Par ailleurs, le commencement d’exécution de la décision peut entraîner la création de droits, empêchant ainsi l’assemblée générale de revenir dessus. La Cour de cassation, dans l’arrêt précité du 7 juillet 2010, précise ainsi que la décision de réaliser des travaux ne confère aucun droit particulier «tant [qu’ils] n’ont pas été exécutés».

Absence de fraude.- La nouvelle délibération ne doit pas poursuivre un but frauduleux.

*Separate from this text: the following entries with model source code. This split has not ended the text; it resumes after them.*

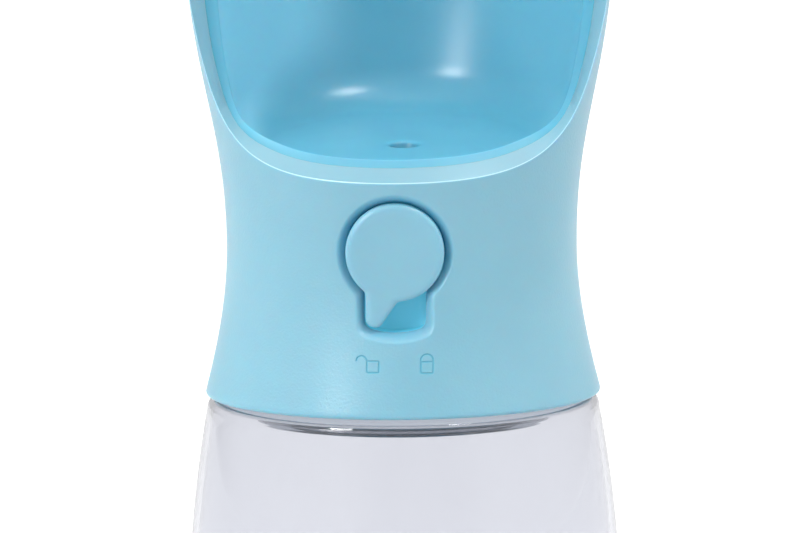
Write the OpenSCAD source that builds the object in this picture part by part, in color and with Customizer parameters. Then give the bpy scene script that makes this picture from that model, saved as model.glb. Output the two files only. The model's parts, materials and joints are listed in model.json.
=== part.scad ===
// Travel water bottle for dogs: a clear bottle with a wide threaded neck, and a
// screw-on head that is a drinking trough with a push button valve. Turning the
// button's pointer locks it. Millimetres, +Z up, front (the button) faces -Y,
// origin at the centre of the bottle's foot.

/* [Bottle] */
// Largest outer radius of the bottle
bottle_r = 36.2; // [34:0.1:38]
// Height of the flat shoulder that the head closes onto
shoulder_z = 92.9; // [91.9:0.1:93]
// Wall thickness of the bottle's barrel and shoulder
bottle_wall = 1.1; // [1:0.1:1.5]
// Inner radius of the neck
neck_bore_r = 20.8; // [19:0.1:20.9]
// Outer radius of the neck between the threads
neck_r = 22.6; // [22.2:0.1:22.7]

/* [Head] */
// Height of the collar's lower edge
collar_z = 93.4; // [93.2:0.1:93.6]
// Radius of the collar near its lower edge
collar_r = 32.75; // [32:0.05:33.2]
// Radius of the waist, where a hand holds the head
waist_r = 29; // [28.6:0.1:29.6]
// Height of the waist
waist_z = 118.5; // [116:0.5:120]
// Largest radius of the scoop
scoop_r = 35.9; // [34:0.1:36.1]
// Height of the scoop's largest radius
scoop_z = 182; // [176:1:188]
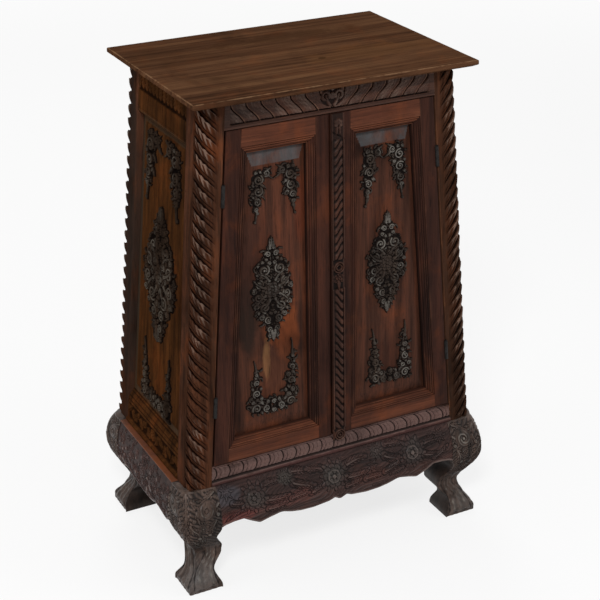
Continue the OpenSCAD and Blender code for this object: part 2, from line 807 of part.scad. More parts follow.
// Pins with a round head at the top
module hinge_pins() {
    for (z = [hinge_z_low, hinge_z_high])
        on_hinge(z) {
            cylinder(h = hinge_h, r = pin_r, center = true, $fn = 48);
            translate([0, 0, hinge_h / 2]) cylinder(h = 2 * barrel_gap, r = 2 * pin_r, $fn = 48);
        }
}

module hinge_frame_leaves_left() { color(iron) hinge_frame_leaves(); }
module hinge_door_leaves_left() { color(iron) hinge_door_leaves(); }
module hinge_pins_left() { color(iron) hinge_pins(); }
module hinge_frame_leaves_right() { color(iron) mirror([1, 0, 0]) hinge_frame_leaves(); }
module hinge_door_leaves_right() { color(iron) mirror([1, 0, 0]) hinge_door_leaves(); }
module hinge_pins_right() { color(iron) mirror([1, 0, 0]) hinge_pins(); }

// The leg's outer face against height: foot, ankle, calf, knee and a shoulder rounded over to the ledge
function leg_out(z, foot, top) = let (t = (z - knee_z) / knee_drop)
    z >= knee_z ? top + (foot + knee_out - top) * (1 - t * t)
    : foot + curve(z, [[0, 0], [foot_rise, 0], [ankle_z * 0.55, -ankle_in * 0.6], [ankle_z, -ankle_in],
        [ankle_z + knee_rise * 0.35, knee_swell * 0.42 - ankle_in],
        [ankle_z + knee_rise * 0.56, knee_swell * 0.76 - ankle_in],
        [ankle_z + knee_rise * 0.79, knee_swell * 0.97 - ankle_in], [knee_z, knee_out]]);

// The leg's inner faces, measured from the middle of the stand across X
function leg_inner(z) = foot_x - foot_s + curve(z, [[0, 0], [foot_rise, 1], [ankle_z * 0.53, 10],
    [ankle_z, -9], [ankle_z + 16, -8], [apron_z - 6, 9], [apron_z + 14, 2], [stand_h, 2]]);

function leg_corner(z) = curve(z, [[0, 4], [ankle_z, 8], [knee_z, 20], [stand_h, leg_round]]);

function leg_ring(z) = let (x = leg_out(z, foot_x, leg_top_x), y = leg_out(z, foot_y, leg_top_y),
        u = leg_inner(z), v = u - foot_dx, r = leg_corner(z), c = 3)
    concat([[-u, c - y], [-u, -v - c], [-u - c, -v], [c - x, -v], [-x, -v - c]],
        [for (i = [0:corner_steps]) let (a = 90 * i / corner_steps) [r - x - r * cos(a), r - y - r * sin(a)]],
        [[-u - c, -y]]);

// A cabriole leg, swept through its plan rings
module cabriole_leg() {
    skin([for (i = [0:leg_steps]) let (z = stand_h * i / leg_steps) [for (p = leg_ring(z)) [p[0], p[1], z]]]);
}

// Where the top of an apron's face would stand if it were upright: the ledge, or the foot if that is nearer
function apron_face(foot, top) = min(foot, top);

// Section of an apron: its front is the leg's outer face, its back is flat
module apron_section(foot, top) {
    low = apron_z - 8;
    polygon(concat([for (i = [0:12]) let (z = low + (stand_h - low) * i / 12) [-leg_out(z, foot, top), z]],
        [[apron_t - apron_face(foot, top), stand_h], [apron_t - apron_face(foot, top), low]]));
}

// Lower edge of the front apron, from the middle outwards: a small tooth, a long lobe, a pointed lobe, a rise
function front_edge(half) = [[0, 0], [half * 0.05, 8], [half * 0.1, 2], [half * 0.23, -2.5],
    [half * 0.34, -1], [half * 0.42, 3.5], [half * 0.49, 10], [half * 0.52, 10.5], [half * 0.61, 5],
    [half * 0.68, -1], [half * 0.76, 11], [half * 0.82, 20.5], [half * 0.9, 20], [half * 0.975, 17],
    [half + 1, 11]];

function side_edge(half) = [[0, -5], [half * 0.22, -2], [half * 0.4, 6], [half * 0.52, 13], [half * 0.64, 12],
    [half * 0.78, 3], [half * 0.86, -1], [half * 0.94, 9], [half + 1, 10]];

// Outline of an apron seen from the front
module apron_outline(half, edge) {
    n = len(edge);
    polygon(concat([for (i = [n - 1:-1:1]) [-edge[i][0], apron_z + edge[i][1]]],
        [for (p = edge) [p[0], apron_z + p[1]]], [[half + 1, stand_h], [-half - 1, stand_h]]));
}

// Tenons of an apron as one bar, larger all round by c where it is cut out of the legs
module apron_tenons(half, foot, top, c = 0) {
    translate([-half - apron_tenon - c, (apron_t - tenon_t) / 2 - apron_face(foot, top) - c,
        apron_z + tenon_low - c])
        cube([2 * (half + apron_tenon + c), tenon_t + 2 * c, apron_h - tenon_low - tenon_high + 2 * c]);
}

// An apron across the stand; half is the distance from its middle to a leg
module apron(half, foot, top, edge) {
    union() {
        intersection() {
            rotate([90, 0, 90]) linear_extrude(2 * half, center = true) apron_section(foot, top);
            rotate([90, 0, 0]) linear_extrude(2 * foot + 2 * knee_out + 2, center = true)
                apron_outline(half, edge);
        }
        apron_tenons(half, foot, top);
    }
}

half_x = leg_face;
half_y = leg_face - foot_dx;

module front_left_leg() {
    difference() {
        cabriole_leg();
        apron_tenons(half_x, foot_y, leg_top_y, joint_fit);
        rotate([0, 0, -90]) apron_tenons(half_y, foot_x, leg_top_x, joint_fit);
        dowel_at(dowel_r + joint_fit, dowel_l + 2 * joint_fit);
    }
}

module leg_front_left() { color(dark_wood) front_left_leg(); }
module leg_front_right() { color(dark_wood) mirror([1, 0, 0]) front_left_leg(); }
module leg_back_left() { color(dark_wood) mirror([0, 1, 0]) front_left_leg(); }
module leg_back_right() { color(dark_wood) mirror([1, 0, 0]) mirror([0, 1, 0]) front_left_leg(); }
module long_apron() {
    color(apron_wood) apron(half_x, foot_y, leg_top_y, front_edge(half_x));
}

module short_apron() {
    color(apron_wood) apron(half_y, foot_x, leg_top_x, side_edge(half_y));
}

module apron_front() { long_apron(); }
module apron_back() { mirror([0, 1, 0]) long_apron(); }
module apron_left() { rotate([0, 0, -90]) short_apron(); }
module apron_right() { rotate([0, 0, 90]) short_apron(); }

module case_dowels() {
    color(inner_wood)
        for (m = [0, 1])
            mirror([m, 0, 0]) dowel_at(dowel_r, dowel_l);
}

top_board();
post_front_left();
post_front_right();
post_back_left();
post_back_right();
frieze_front();
top_rail_back();
top_rail_left();
top_rail_right();
foot_rail_front();
foot_rail_back();
foot_rail_left();
foot_rail_right();
side_panel_left();
side_panel_right();
back_panel();
floor_board();
shelf_lower();
shelf_upper();
shelf_cleats();
door_stop_top();
door_stop_bottom();
side_carvings_left();
side_carvings_right();
door_left_stile_outer();
door_left_stile_inner();
door_left_rail_top();
door_left_rail_bottom();
door_left_panel();
door_left_carvings();
door_right_stile_outer();
door_right_stile_inner();
door_right_rail_top();
door_right_rail_bottom();
door_right_panel();
door_right_carvings();
door_right_astragal();
hinge_frame_leaves_left();
hinge_door_leaves_left();
hinge_pins_left();
hinge_frame_leaves_right();
hinge_door_leaves_right();
hinge_pins_right();
leg_front_left();
leg_front_right();
leg_back_left();
leg_back_right();
apron_front();
apron_back();
apron_left();
apron_right();
case_dowels();
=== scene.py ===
import bpy
import bmesh
import numpy as np
from mathutils import Matrix


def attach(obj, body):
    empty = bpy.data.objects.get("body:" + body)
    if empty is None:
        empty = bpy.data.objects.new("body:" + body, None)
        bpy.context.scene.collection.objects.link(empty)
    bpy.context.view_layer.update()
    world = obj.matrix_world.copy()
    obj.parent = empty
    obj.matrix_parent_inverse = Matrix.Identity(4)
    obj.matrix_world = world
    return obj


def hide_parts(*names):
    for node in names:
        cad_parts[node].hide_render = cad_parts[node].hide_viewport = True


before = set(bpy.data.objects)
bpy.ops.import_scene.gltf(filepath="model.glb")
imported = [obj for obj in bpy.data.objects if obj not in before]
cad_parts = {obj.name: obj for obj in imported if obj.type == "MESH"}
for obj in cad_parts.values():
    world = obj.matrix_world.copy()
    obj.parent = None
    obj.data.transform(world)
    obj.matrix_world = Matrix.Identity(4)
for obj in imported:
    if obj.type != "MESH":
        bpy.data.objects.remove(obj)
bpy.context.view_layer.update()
print("frame loaded:", len(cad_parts), "nodes")

# sizes of the cabinet in mm, the same as in the construction
cabinet = {
    "standTop": 203.0, "boardUnder": 888.0,
    "bottomWidth": 576.0, "bottomDepth": 338.0, "topWidth": 470.0, "topDepth": 302.0,
    "postFront": 43.0, "postSide": 52.0, "frontRailThick": 24.5, "sideRailThick": 24.0,
    "friezeLow": 840.0, "footRailHigh": 240.0, "sidePanelLow": 269.0, "sidePanelHigh": 809.0,
    "doorLow": 242.5, "doorHigh": 838.0, "doorThick": 24.0, "hingeGap": 3.4,
}
sides = ((-1, "left"), (1, "right"))
# every corner: side, end, and the words for it in the names of pieces and of nodes
caseCorners = [(side, end, near.capitalize() + word.capitalize(), near + "_" + word)
               for end, near in ((-1, "front"), (1, "back")) for side, word in sides]
caseHigh = cabinet["boardUnder"] - cabinet["standTop"]
leanX = (cabinet["bottomWidth"] - cabinet["topWidth"]) / 2 / caseHigh
leanY = (cabinet["bottomDepth"] - cabinet["topDepth"]) / 2 / caseHigh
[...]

En ce sens, les juges vont notamment vérifier si l’assemblée générale avait une intention de nuire ou adopté une attitude discriminatoire, éléments pouvant justifier un abus de majorité (CA Paris, 17 déc. 1997, n° 95-24353). 

Les effets de la nouvelle résolution.- La nouvelle assemblée générale ne vaut que pour l’avenir et ne revêt aucune rétroactivité : «organe souverain de la copropriété, l’assemblée générale (…) pouvait (…) revenir sur une précédente décision et ainsi défaire ce qu’elle avait pu faire, les conditions de validité d’une telle décision (l’absence d’exécution de la décision annulée et d’atteinte à l’intérêt collectif ou à des droits acquis) excluant que la décision puisse avoir un caractère rétroactif et donc mettre à néant ab initio la résolution [initiale]» (CA Paris, 17 oct. 2013, n° 10/09625).